Monday, November 1, 2010

The bullet was a blessing.

On June 9, 1990, Phillip Lewis' life took what he first thought was a tragic twist, when a 14-year-old boy walked up to the passenger side of Lewis' white Eclipse GSX and pointed a gun at the football player bound for the University of Memphis.

Lewis, then 20, had no intention of finding out if the gun-wielding youth wanted his sports car, his fancy jewelry, or his life. Lewis put the car in gear and took off, prompting the boy to pull the trigger.

That life-changing bullet blasted through Lewis' right arm, by his chest and through his left arm. At a moment like that, "you really connect with the reality of life," Lewis says. He suffered nerve damage in both hands that ended his football dreams and left him with a pins-and-needles sensation to this day. The shooting set him in a different direction, academic instead of athletic.

Lewis, now 39, became the first man in his immediate family to graduate from college, but he didn't stop there. He went on to earn a Ph.D. in Rehabilitation Counseling Education at The University of Iowa in 2004. He then became the director of the master's program in Rehabilitation Counseling at Alabama State.

Currently, Lewis is the graduate coordinator for the master's program in Rehabilitation Counseling at Langston University's Tulsa, Oklahoma, campus. Two decades ago, being in the wrong place at the wrong time left Lewis feeling hopeless, helpless, and even suicidal. "To say the least, I often was afraid to go out in public for a long time, which led to depression and post traumatic stress disorder," he says.

He resisted temptations that could have spun his life out of control. In high school, some of his teammates made $10,000 a week selling drugs. Dealers in his neighborhood always had the best clothes and cars, and the prettiest girls. Lewis didn't believe dealing drugs was the only way out of his neighborhood. He couldn't betray the rock-solid support of his mother, Claudia Peterson.

Ironically, Lewis was shot on her birthday. "She reassured me it would be all right through prayers and God. That was support in itself," Lewis recalls. "My mother helped me believe it would be OK even though I didn't know how I would recover."

Lewis, who was working two jobs and attending a community college to improve his grades at the time of the shooting, got straight As at Rust College in Holly Springs, Miss. He earned a master's degree from Southern Illinois University before coming to Iowa City.

At Iowa, Lewis experienced initial culture shock, but quickly established an adopted family. "It's a unique environment, especially for someone from inner city Memphis," Lewis says. "You think certain things will be problems, but they are not problems. Through the Graduate College, I received grants and scholarships. Ultimately, the external community was very important."

Community members Billie and Orville Townsend gave Lewis a home away from home, inviting him to their house for dinner and conversation. Joe Henry, recruitment and outreach coordinator for the Graduate College's Office of Graduate Ethnic Inclusion, also reached out to Lewis. Henry observed a student who treated the bullet as a blessing in disguise. "It gave him an opportunity to slow down his life and to reflect," Henry says. "He shared with me that he did look internally at the life he was leading. The bullet gave him time to think about what he was doing. He is a person who enjoys life and has a passion for helping others. Those qualities make him successful and a survivor."

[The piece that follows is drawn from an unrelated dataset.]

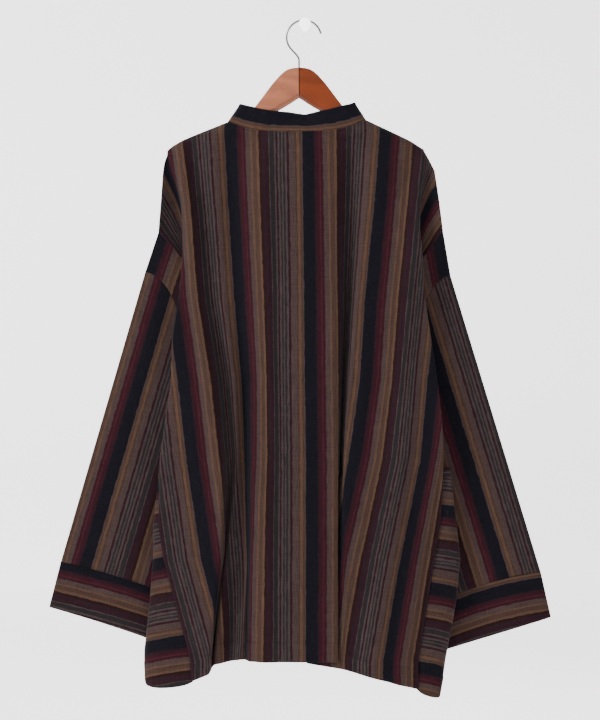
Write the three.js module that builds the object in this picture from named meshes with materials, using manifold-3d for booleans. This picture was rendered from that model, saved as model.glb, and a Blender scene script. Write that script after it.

The young man who Lewis believes shot him was tried but not convicted of the crime. Today he's serving time for an unrelated offense. "I would like to confront the young man. Living a life of crime and being in and out jail, what does that lifestyle do for you?" Lewis said.

The shooting may have stolen Lewis's dream of playing college football, but it has redirected his life. "I love being a rehabilitation counseling educator," Lewis said. "It allows me the opportunity to train future rehabilitation counseling professionals, and to ultimately do my part to bridge the gaps in the delivery of rehabilitation counseling services in minority communities."